While this is an improvement, it is dubious whether teachers would think the considerable effort involved in carrying out this “all-correction, all-the-time” agenda in their own classrooms worth it for such a small result. Remember that the teachers coded nearly every error in the essays from nearly every class period, in addition to having to re-code/correct follow-up essays. Students had to re-type the errors, tally them, classify them, underline the error, type and correct the essay, then repeat the process if the essay wasn’t error free. No estimates are given of how much time the teachers and students collectively spent on correcting errors, but is appears to be substantial. These of course are, as pointed out, students coming from a population already heavily geared toward grammar study, making them ideal candidates for this sort of treatment. To leave the semester still making so many errors can hardly be claimed as a victory for error correction.

Works Cited

Cohen, J. (1988). Statistical power analysis for the behavioral sciences (2nd ed). Hillsdale, NJ: Lawrence Erlbaum.

Krashen, S.D. (1982). Principles and practice in second language acquisition. Pergamon Press.

Krashen, S.D. (1984). Writing: Research, theory, and applications. Torrance, CA: Laredo Publishing.

Krashen, S.D. (2003). Explorations in language acquisition and use: The Taipei Lectures. Portsmouth, NH: Heinemann.

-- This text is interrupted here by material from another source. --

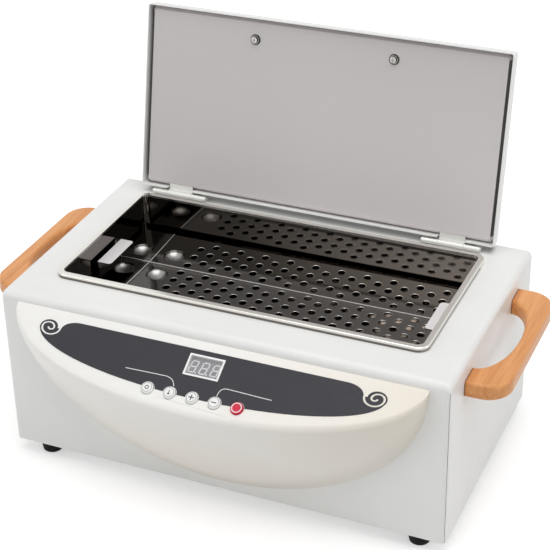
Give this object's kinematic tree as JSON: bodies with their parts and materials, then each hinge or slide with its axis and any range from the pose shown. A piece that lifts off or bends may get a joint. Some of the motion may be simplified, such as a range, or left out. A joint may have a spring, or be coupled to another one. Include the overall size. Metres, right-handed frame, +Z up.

Lee, S. Y., & Hsu, Y. Y. (2009). Determining the crucial characteristics of Extensive Reading programs: The Impact of Extensive Reading on EFL writingThe International Journal of Foreign Language Teaching (IJFLT) , 12-20.

Truscott, J. (1996). The case against grammar correction in L2 writing classes. Language Learning, 46, 327-369.

Truscott, J. (1999). The case for “The case against grammar correction in L2 writing classes” A response to Ferris. Journal of Second Language Writing, 8, 111-122.

Truscott, J. (2004). Evidence and conjecture on the effects of error correction: A response to Chandler. Journal of Second Language Writing, 13, 337-343 .

Wolf, F. (1986). Meta-analysis: Quantitative methods for research synthesis. Newbury Park, CA: Sage Publications.